Appellees' mootness contention is also misplaced. Their mootness argument fails to appreciate that a relator acts on the government's behalf, acts to vindicate governmental interests, and that the government is the real party in interest. See supra. As noted before, the relator would not have standing to bring an FCA claim if it were not clear that she acted in the government's stead. Thus, if the government's interests are adverse to those reflected in a putative settlement agreement, a live controversy undoubtedly exists.
In sum, we find nothing in the structure of § 3730, legislative history, or policy that suggests that we should ignore the undeniably clear and plain language of § 3730(b)(1).
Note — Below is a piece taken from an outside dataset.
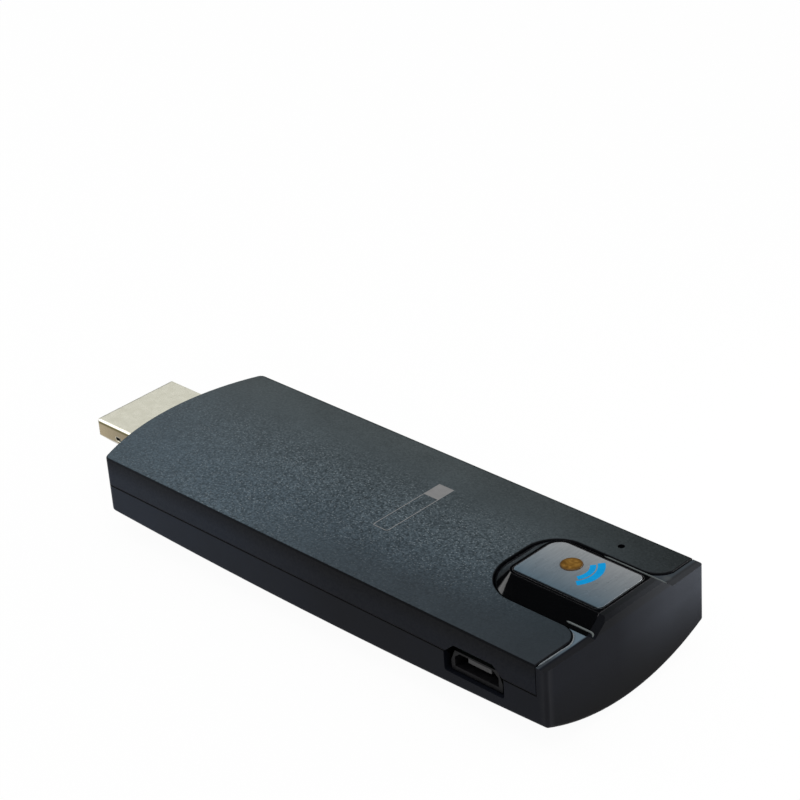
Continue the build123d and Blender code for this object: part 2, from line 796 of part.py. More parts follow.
# Contacts of the power inlet, let into the underside of the tongue
z_tongue_top = z_board - inlet_metal - inlet_tongue_drop
z_tongue = z_tongue_top - inlet_tongue_height
with BuildPart() as inlet_contacts:
    with BuildSketch(Plane.XY.offset(z_tongue)):
        with Locations((x_port, -(y_inlet_mouth - inlet_depth))):
            with GridLocations(inlet_contact_pitch, 1, inlet_contacts_count, 1):
                contact_length = inlet_depth - 2 * inlet_tongue_setback
                Rectangle(inlet_contact_width, contact_length, align=(Align.CENTER, Align.MAX))
    extrude(amount=inlet_contact_thickness)
inlet_contacts.part.label = "inlet_contacts"
export_step(inlet_contacts.part, "parts/inlet_contacts.step")

# Tongue of the power inlet, with the base that closes the shell's rear
with BuildPart() as inlet_tongue:
    with BuildSketch(Plane.XZ.offset(y_inlet_mouth - inlet_depth)):
        add(inlet_profile(inlet_metal + contact_gap))
    extrude(amount=inlet_base)
    with BuildSketch(Plane.XZ.offset(y_inlet_mouth - inlet_depth)):
        with Locations((x_port, z_tongue)):
            Rectangle(inlet_tongue_width, inlet_tongue_height, align=(Align.CENTER, Align.MIN))
    extrude(amount=inlet_depth - inlet_tongue_setback)
    add(inlet_contacts.part, mode=Mode.SUBTRACT)
inlet_tongue.part.label = "inlet_tongue"
export_step(inlet_tongue.part, "parts/inlet_tongue.step")

# Main board with its screw holes
with BuildPart() as main_board:
    with BuildSketch(Plane.XY.offset(z_board)):
        with Locations(((x_board_front + x_board_end) / 2, 0)):
            RectangleRounded(x_board_end - x_board_front, 2 * y_board, board_corner_radius)
        with Locations(screw_places):
            Circle(board_hole_diameter / 2, mode=Mode.SUBTRACT)
    extrude(amount=board_thickness)
main_board.part.label = "main_board"
export_step(main_board.part, "parts/main_board.step")

# Board screws, with a cross-shaped driver socket left as a round recess
with BuildPart() as board_screws:
    with BuildSketch(Plane.XY.offset(z_board_top - screw_length)):
        with Locations(screw_places):
            Circle(screw_diameter / 2)
    extrude(amount=screw_length)
    with BuildSketch(Plane.XY.offset(z_board_top)):
        with Locations(screw_places):
            Circle(screw_head_diameter / 2)
    extrude(amount=screw_head_height)
    fillet(board_screws.edges().group_by(Axis.Z)[-1], screw_head_height / 3)
    with BuildSketch(Plane.XY.offset(z_board_top + screw_head_height)):
        with Locations(screw_places):
            RegularPolygon(screw_socket_diameter / 2, 6)
    extrude(amount=-screw_socket_depth, mode=Mode.SUBTRACT)
board_screws.part.label = "board_screws"
export_step(board_screws.part, "parts/board_screws.step")


def block_on_board(places, length, width, height, edge=None):
    """Blocks of one size on the board's upper face, or hung under it where the height is below nought."""
    base = z_board_top if height > 0 else z_board
    with BuildPart() as blocks:
        with BuildSketch(Plane.XY.offset(base)):
            with Locations(places):
                Rectangle(length, width)
        extrude(amount=height)
        if edge:
            chamfer(blocks.edges().filter_by(Axis.Z), edge)
    return blocks.part


def save(piece, name):
    """Label a finished piece and write it."""
    piece.label = name
    export_step(piece, "parts/" + name + ".step")


# Processor, thermal pad and heat spreader, stacked between the board and the roof
x_processor = x_plug_corner + processor_setback
z_pad = z_board_top + processor_height
z_spreader = z_roof - spreader_thickness
processor = block_on_board([(x_processor, 0)], processor_size, processor_size, processor_height)
save(processor, "processor")

with BuildPart() as thermal_pad:
    with BuildSketch(Plane.XY.offset(z_pad)):
        with Locations((x_processor, 0)):
            Rectangle(pad_size, pad_size)
    extrude(amount=z_spreader - z_pad)
save(thermal_pad.part, "thermal_pad")

with BuildPart() as heat_spreader:
    with BuildSketch(Plane.XY.offset(z_spreader)):
        with Locations((x_processor + processor_size / 2, 0)):
            RectangleRounded(spreader_length, spreader_width, board_corner_radius)
    extrude(amount=spreader_thickness)
save(heat_spreader.part, "heat_spreader")

# Memory, flash and power chips
x_memory = x_plug_corner + memory_setback
memory_places = [(x_memory, side * memory_spacing / 2) for side in (-1, 1)]
save(block_on_board(memory_places, memory_width, memory_length, memory_height), "memory_chips")

x_flash = x_plug_corner + flash_setback
with BuildPart() as flash_chip:
    with BuildSketch(Plane.XY.offset(z_board_top + flash_leg_height)):
        with Locations((x_flash, y_flash)):
            Rectangle(flash_length, flash_width)
    extrude(amount=flash_height - flash_leg_height)
    with BuildSketch(Plane.XY.offset(z_board_top)):
        with Locations((x_flash, y_flash)):
            with GridLocations(flash_leg_pitch, 1, 4, 1):
                Rectangle(flash_leg_width, flash_width + 2 * flash_leg_reach)
    extrude(amount=flash_leg_height)
save(flash_chip.part, "flash_chip")

x_power = x_plug_corner + power_chip_setback
save(block_on_board([(x_power, 0)], power_chip_size, power_chip_size, -power_chip_height), "power_chip")

# Small parts in rows
inductor_places = [(x_power + side * inductor_pitch, 0) for side in (-1, 1)]
inductors = block_on_board(
    inductor_places, inductor_size, inductor_size, -inductor_height, inductor_chamfer
)
save(inductors, "inductors")

x_capacitor = x_processor - (capacitor_row - 1) / 2 * capacitor_pitch
capacitor_columns = [x_capacitor + i * capacitor_pitch for i in range(capacitor_row)]
y_capacitor = processor_size / 2 + 2 * capacitor_width
capacitor_places = [(x, side * y_capacitor) for x in capacitor_columns for side in (-1, 1)]
save(block_on_board(capacitor_places, capacitor_length, capacitor_width, capacitor_height), "capacitors")

resistor_places = [
    (x_memory + memory_width, (i - (resistor_row - 1) / 2) * resistor_pitch) for i in range(resistor_row)
]
save(block_on_board(resistor_places, resistor_length, resistor_width, resistor_height), "resistors")

x_crystal = (x_processor + x_memory) / 2
crystal_places = [(x_crystal, side * crystal_length) for side in (-1, 1)]
save(block_on_board(crystal_places, crystal_width, crystal_length, crystal_height), "crystals")

# Radio chip under its shield can, and two stamped antennas, all under the board
x_radio = x_plug_corner + radio_setback
save(block_on_board([(x_radio, 0)], radio_chip_size, radio_chip_size, -radio_chip_height), "radio_chip")

with BuildPart() as radio_shield:
    with BuildSketch(Plane.XY.offset(z_board)):
        with Locations((x_radio, 0)):
            RectangleRounded(shield_length, shield_width, 2 * shield_metal)
    extrude(amount=-shield_height)
    inside_length = shield_length - 2 * shield_metal
    inside_width = shield_width - 2 * shield_metal
    with BuildSketch(Plane.XY.offset(z_board)):
        with Locations((x_radio, 0)):
            RectangleRounded(inside_length, inside_width, shield_metal)
    extrude(amount=-(shield_height - shield_metal), mode=Mode.SUBTRACT)
save(radio_shield.part, "radio_shield")

x_antenna = x_plug_corner + antenna_setback
y_antenna = y_board - antenna_foot_width
antenna_places = [(x_antenna - antenna_length, -y_antenna), (x_antenna, y_antenna)]
foot_shift = (antenna_length - antenna_foot_length) / 2
with BuildPart() as antennas:
    with BuildSketch(Plane.XY.offset(z_board)):
        with Locations(antenna_places):
            Rectangle(antenna_length, antenna_metal)
    extrude(amount=-antenna_height)
    with BuildSketch(Plane.XY.offset(z_board)):
        with Locations([(x + side * foot_shift, y) for x, y in antenna_places for side in (-1, 1)]):
            Rectangle(antenna_foot_length, antenna_foot_width)
    extrude(amount=-antenna_metal)
save(antennas.part, "antennas")

# Status light under the lens
save(
    block_on_board([(x_lens, notch_offset + lens_offset)], light_length, light_width, light_height),
    "status_light",
)

# Mode switch under the key's plunger
x_switch = x_key_end - key_switch_setback
with BuildPart() as key_switch_body:
    with BuildSketch(Plane.XY.offset(z_board_top)):
        with Locations((x_switch, notch_offset)):
            Rectangle(key_switch_size, key_switch_size)
    extrude(amount=key_switch_height)
    with BuildSketch(Plane.XY.offset(z_board_top + switch_floor)):
        with Locations((x_switch, notch_offset)):
            Circle(key_switch_stem / 2 + stem_clearance)
    extrude(amount=key_switch_height, mode=Mode.SUBTRACT)
save(key_switch_body.part, "key_switch_body")

with BuildPart() as key_switch_plate:
    with BuildSketch(Plane.XY.offset(z_board_top + key_switch_height)):
        with Locations((x_switch, notch_offset)):
            Rectangle(key_switch_size, key_switch_size)
            Circle(key_switch_stem / 2 + stem_clearance, mode=Mode.SUBTRACT)
    extrude(amount=key_switch_cover)
save(key_switch_plate.part, "key_switch_cover")

with BuildPart() as key_stem:
    with BuildSketch(Plane.XY.offset(z_board_top + switch_floor + key_travel + stem_clearance)):
        with Locations((x_switch, notch_offset)):
            Circle(key_switch_stem / 2)
    extrude(amount=z_stem_top - z_board_top - switch_floor - key_travel - stem_clearance)
save(key_stem.part, "key_switch_stem")

# Reset switch under the pinhole
with BuildPart() as reset_switch_body:
    with BuildSketch(Plane.XY.offset(z_board_top)):
        with Locations((x_reset, y_reset)):
            Rectangle(reset_length, reset_width)
    extrude(amount=reset_height)
    with BuildSketch(Plane.XY.offset(z_board_top + switch_floor)):
        with Locations((x_reset, y_reset)):
            Circle(reset_stem / 2 + stem_clearance)
    extrude(amount=reset_height, mode=Mode.SUBTRACT)
save(reset_switch_body.part, "reset_switch_body")

with BuildPart() as reset_switch_stem:
    with BuildSketch(Plane.XY.offset(z_board_top + switch_floor + reset_travel + stem_clearance)):
        with Locations((x_reset, y_reset)):
            Circle(reset_stem / 2)
    extrude(amount=reset_height + reset_stem_rise - switch_floor - reset_travel - stem_clearance)
save(reset_switch_stem.part, "reset_switch_stem")

# Blank label in its recess under the casing
label_inset = 2 * seam_gap
with BuildSketch() as label_outline:
    RectangleRounded(label_length - label_inset, label_width - label_inset, label_corner_radius)
with BuildPart() as rating_label:
    add(under_belly(label_outline.sketch, label_recess))
    add(belly_form(label_recess - label_thickness), mode=Mode.INTERSECT)
save(rating_label.part, "rating_label")
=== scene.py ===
from math import cos, pi, radians, sin

import bmesh
import bpy
from mathutils import Matrix, Vector


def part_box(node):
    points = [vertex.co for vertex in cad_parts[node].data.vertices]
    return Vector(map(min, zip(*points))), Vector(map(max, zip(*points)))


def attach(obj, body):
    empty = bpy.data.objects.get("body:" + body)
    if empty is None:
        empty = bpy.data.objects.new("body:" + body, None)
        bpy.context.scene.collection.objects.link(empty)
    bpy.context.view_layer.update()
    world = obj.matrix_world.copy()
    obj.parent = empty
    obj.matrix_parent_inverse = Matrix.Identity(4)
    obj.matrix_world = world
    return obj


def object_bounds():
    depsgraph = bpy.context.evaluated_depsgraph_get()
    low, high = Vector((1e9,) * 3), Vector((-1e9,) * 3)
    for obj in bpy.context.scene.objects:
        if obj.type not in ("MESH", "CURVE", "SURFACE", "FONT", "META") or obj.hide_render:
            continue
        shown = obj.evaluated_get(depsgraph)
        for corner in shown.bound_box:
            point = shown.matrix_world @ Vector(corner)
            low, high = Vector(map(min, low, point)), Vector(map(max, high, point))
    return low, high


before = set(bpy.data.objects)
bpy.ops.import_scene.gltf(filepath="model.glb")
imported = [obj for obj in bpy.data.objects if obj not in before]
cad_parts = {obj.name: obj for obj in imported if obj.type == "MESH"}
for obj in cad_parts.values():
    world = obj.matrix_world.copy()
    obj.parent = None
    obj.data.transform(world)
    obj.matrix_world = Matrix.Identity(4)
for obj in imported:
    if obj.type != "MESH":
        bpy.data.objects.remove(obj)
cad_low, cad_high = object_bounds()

# Looks of the wireless display dongle: finishes for each part, the printed marks and the studio.
# Metres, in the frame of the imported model: X from the plug to the key end, Y to the far side, Z up.

mm = 0.001

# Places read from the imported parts
key_low, key_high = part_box("key_face")
bezel_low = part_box("key_bezel")[0]
lens_low, lens_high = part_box("indicator_lens")
cover_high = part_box("top_cover")[1]
plug_low, plug_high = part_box("plug_shell")
shell_low, shell_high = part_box("lower_shell")
lens_centre = (lens_low + lens_high) / 2
cover_end = cover_high.x
cover_top = cover_high.z
shell_end = shell_high.x

# The parting line between the cover and the lower shell, and the reach of its shade
parting_z = 7.95 * mm
parting_shade = 0.20 * mm

# Where the sides' painted light starts and stops to fade along the stick, from paler by the plug to darker by
# the key
side_fade = (-30 * mm, 10 * mm)

# Cloudy patterns lie nearly all within the wide range, and are parted into patches within the narrow one
cloud_range = (0.3, 0.7)
patch_range = (0.35, 0.65)

# Likeness of the rounded and the flat direction: wholly an edge up to the first, and none from the second on
edge_range = (0.80, 0.98)
edge_samples = 6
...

The Searcy court concluded that:
For more than 130 years, Congress has instructed courts to let the government stand on the sidelines and veto a voluntary settlement. It would take a serious conflict within the structure of the False Claims Act or a profound gap in the reasonableness of the provision for us to be able to justify ignoring this language. We can find neither.
Searcy, 117 F.3d at 160. We agree with this conclusion, and hold that a qui tam plaintiff may not seek a voluntary dismissal of any action under the False Claims Act without the Attorney General's consent. Accordingly, we VACATE the judgment of the district court, and REMAND this case for further proceedings.